**** DATA ****

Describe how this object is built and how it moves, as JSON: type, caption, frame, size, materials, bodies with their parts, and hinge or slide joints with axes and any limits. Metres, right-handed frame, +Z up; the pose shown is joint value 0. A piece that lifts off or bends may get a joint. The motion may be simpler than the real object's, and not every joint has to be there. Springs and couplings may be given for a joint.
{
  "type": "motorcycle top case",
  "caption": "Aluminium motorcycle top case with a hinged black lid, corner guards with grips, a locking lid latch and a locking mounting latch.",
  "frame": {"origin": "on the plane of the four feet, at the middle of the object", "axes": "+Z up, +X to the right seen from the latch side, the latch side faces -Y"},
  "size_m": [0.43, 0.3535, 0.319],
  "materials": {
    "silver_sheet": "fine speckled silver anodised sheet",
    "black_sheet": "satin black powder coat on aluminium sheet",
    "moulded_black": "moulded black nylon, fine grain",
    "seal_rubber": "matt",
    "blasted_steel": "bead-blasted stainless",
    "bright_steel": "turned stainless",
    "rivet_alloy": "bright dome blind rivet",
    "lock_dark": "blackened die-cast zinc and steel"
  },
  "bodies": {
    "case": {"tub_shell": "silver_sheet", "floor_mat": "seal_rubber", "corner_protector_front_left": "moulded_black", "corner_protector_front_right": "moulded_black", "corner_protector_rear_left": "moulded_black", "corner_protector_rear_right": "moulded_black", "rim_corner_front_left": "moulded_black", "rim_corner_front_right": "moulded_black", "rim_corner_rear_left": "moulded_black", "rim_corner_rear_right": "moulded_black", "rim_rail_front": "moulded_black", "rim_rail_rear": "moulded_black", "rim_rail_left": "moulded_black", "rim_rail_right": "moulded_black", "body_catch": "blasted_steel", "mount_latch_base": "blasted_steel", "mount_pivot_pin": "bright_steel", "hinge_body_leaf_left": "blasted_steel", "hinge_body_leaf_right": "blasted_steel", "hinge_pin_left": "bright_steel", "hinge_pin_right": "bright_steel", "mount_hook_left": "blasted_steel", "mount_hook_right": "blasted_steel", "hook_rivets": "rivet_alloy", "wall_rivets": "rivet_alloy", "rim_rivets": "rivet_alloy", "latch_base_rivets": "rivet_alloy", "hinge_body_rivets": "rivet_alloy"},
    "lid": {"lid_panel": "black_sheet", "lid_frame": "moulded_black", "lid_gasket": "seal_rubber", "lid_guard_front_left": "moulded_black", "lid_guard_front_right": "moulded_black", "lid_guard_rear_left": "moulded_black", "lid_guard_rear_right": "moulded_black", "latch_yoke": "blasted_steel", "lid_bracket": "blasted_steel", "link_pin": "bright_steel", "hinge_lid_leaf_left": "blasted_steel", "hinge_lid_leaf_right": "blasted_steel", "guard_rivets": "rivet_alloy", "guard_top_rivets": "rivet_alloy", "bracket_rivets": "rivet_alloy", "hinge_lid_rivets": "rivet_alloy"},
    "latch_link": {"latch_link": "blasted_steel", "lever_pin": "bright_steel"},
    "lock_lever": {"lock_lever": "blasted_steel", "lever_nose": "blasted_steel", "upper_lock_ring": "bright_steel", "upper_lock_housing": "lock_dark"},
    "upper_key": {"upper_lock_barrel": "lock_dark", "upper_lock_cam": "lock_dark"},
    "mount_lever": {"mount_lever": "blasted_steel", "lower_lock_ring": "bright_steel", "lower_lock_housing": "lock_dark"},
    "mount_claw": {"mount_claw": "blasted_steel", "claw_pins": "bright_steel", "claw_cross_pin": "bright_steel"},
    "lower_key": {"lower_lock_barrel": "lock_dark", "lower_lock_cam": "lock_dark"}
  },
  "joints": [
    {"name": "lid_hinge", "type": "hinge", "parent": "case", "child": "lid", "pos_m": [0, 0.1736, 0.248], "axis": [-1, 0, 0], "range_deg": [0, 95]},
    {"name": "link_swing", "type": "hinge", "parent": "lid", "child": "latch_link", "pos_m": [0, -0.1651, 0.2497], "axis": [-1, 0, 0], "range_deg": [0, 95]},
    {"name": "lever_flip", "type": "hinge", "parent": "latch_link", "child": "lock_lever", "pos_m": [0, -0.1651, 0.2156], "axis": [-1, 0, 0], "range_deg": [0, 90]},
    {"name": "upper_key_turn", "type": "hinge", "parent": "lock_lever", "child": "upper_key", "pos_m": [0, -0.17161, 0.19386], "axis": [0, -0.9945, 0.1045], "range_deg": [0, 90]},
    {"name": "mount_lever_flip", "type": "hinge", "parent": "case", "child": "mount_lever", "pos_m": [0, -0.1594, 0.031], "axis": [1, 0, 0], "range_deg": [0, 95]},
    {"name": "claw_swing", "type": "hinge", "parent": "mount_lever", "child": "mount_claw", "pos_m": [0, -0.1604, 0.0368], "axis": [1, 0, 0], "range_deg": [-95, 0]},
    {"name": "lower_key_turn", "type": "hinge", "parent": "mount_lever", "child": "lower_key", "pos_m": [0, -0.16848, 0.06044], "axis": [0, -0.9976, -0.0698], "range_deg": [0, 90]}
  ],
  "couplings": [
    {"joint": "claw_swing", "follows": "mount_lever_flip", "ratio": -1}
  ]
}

****

WHAT IS NEEDED. Each line must be given again exactly as written above.

WORKED ANSWER.
Describe how this object is built and how it moves, as JSON: type, caption, frame, size, materials, bodies with their parts, and hinge or slide joints with axes and any limits. Metres, right-handed frame, +Z up; the pose shown is joint value 0. A piece that lifts off or bends may get a joint. The motion may be simpler than the real object's, and not every joint has to be there. Springs and couplings may be given for a joint.
{
  "type": "motorcycle top case",
  "caption": "Aluminium motorcycle top case with a hinged black lid, corner guards with grips, a locking lid latch and a locking mounting latch.",
  "frame": {"origin": "on the plane of the four feet, at the middle of the object", "axes": "+Z up, +X to the right seen from the latch side, the latch side faces -Y"},
  "size_m": [0.43, 0.3535, 0.319],
  "materials": {
    "silver_sheet": "fine speckled silver anodised sheet",
    "black_sheet": "satin black powder coat on aluminium sheet",
    "moulded_black": "moulded black nylon, fine grain",
    "seal_rubber": "matt",
    "blasted_steel": "bead-blasted stainless",
    "bright_steel": "turned stainless",
    "rivet_alloy": "bright dome blind rivet",
    "lock_dark": "blackened die-cast zinc and steel"
  },
  "bodies": {
    "case": {"tub_shell": "silver_sheet", "floor_mat": "seal_rubber", "corner_protector_front_left": "moulded_black", "corner_protector_front_right": "moulded_black", "corner_protector_rear_left": "moulded_black", "corner_protector_rear_right": "moulded_black", "rim_corner_front_left": "moulded_black", "rim_corner_front_right": "moulded_black", "rim_corner_rear_left": "moulded_black", "rim_corner_rear_right": "moulded_black", "rim_rail_front": "moulded_black", "rim_rail_rear": "moulded_black", "rim_rail_left": "moulded_black", "rim_rail_right": "moulded_black", "body_catch": "blasted_steel", "mount_latch_base": "blasted_steel", "mount_pivot_pin": "bright_steel", "hinge_body_leaf_left": "blasted_steel", "hinge_body_leaf_right": "blasted_steel", "hinge_pin_left": "bright_steel", "hinge_pin_right": "bright_steel", "mount_hook_left": "blasted_steel", "mount_hook_right": "blasted_steel", "hook_rivets": "rivet_alloy", "wall_rivets": "rivet_alloy", "rim_rivets": "rivet_alloy", "latch_base_rivets": "rivet_alloy", "hinge_body_rivets": "rivet_alloy"},
    "lid": {"lid_panel": "black_sheet", "lid_frame": "moulded_black", "lid_gasket": "seal_rubber", "lid_guard_front_left": "moulded_black", "lid_guard_front_right": "moulded_black", "lid_guard_rear_left": "moulded_black", "lid_guard_rear_right": "moulded_black", "latch_yoke": "blasted_steel", "lid_bracket": "blasted_steel", "link_pin": "bright_steel", "hinge_lid_leaf_left": "blasted_steel", "hinge_lid_leaf_right": "blasted_steel", "guard_rivets": "rivet_alloy", "guard_top_rivets": "rivet_alloy", "bracket_rivets": "rivet_alloy", "hinge_lid_rivets": "rivet_alloy"},
    "latch_link": {"latch_link": "blasted_steel", "lever_pin": "bright_steel"},
    "lock_lever": {"lock_lever": "blasted_steel", "lever_nose": "blasted_steel", "upper_lock_ring": "bright_steel", "upper_lock_housing": "lock_dark"},
    "upper_key": {"upper_lock_barrel": "lock_dark", "upper_lock_cam": "lock_dark"},
    "mount_lever": {"mount_lever": "blasted_steel", "lower_lock_ring": "bright_steel", "lower_lock_housing": "lock_dark"},
    "mount_claw": {"mount_claw": "blasted_steel", "claw_pins": "bright_steel", "claw_cross_pin": "bright_steel"},
    "lower_key": {"lower_lock_barrel": "lock_dark", "lower_lock_cam": "lock_dark"}
  },
  "joints": [
    {"name": "lid_hinge", "type": "hinge", "parent": "case", "child": "lid", "pos_m": [0, 0.1736, 0.248], "axis": [-1, 0, 0], "range_deg": [0, 95]},
    {"name": "link_swing", "type": "hinge", "parent": "lid", "child": "latch_link", "pos_m": [0, -0.1651, 0.2497], "axis": [-1, 0, 0], "range_deg": [0, 95]},
    {"name": "lever_flip", "type": "hinge", "parent": "latch_link", "child": "lock_lever", "pos_m": [0, -0.1651, 0.2156], "axis": [-1, 0, 0], "range_deg": [0, 90]},
    {"name": "upper_key_turn", "type": "hinge", "parent": "lock_lever", "child": "upper_key", "pos_m": [0, -0.17161, 0.19386], "axis": [0, -0.9945, 0.1045], "range_deg": [0, 90]},
    {"name": "mount_lever_flip", "type": "hinge", "parent": "case", "child": "mount_lever", "pos_m": [0, -0.1594, 0.031], "axis": [1, 0, 0], "range_deg": [0, 95]},
    {"name": "claw_swing", "type": "hinge", "parent": "mount_lever", "child": "mount_claw", "pos_m": [0, -0.1604, 0.0368], "axis": [1, 0, 0], "range_deg": [-95, 0]},
    {"name": "lower_key_turn", "type": "hinge", "parent": "mount_lever", "child": "lower_key", "pos_m": [0, -0.16848, 0.06044], "axis": [0, -0.9976, -0.0698], "range_deg": [0, 90]}
  ],
  "couplings": [
    {"joint": "claw_swing", "follows": "mount_lever_flip", "ratio": -1}
  ]
}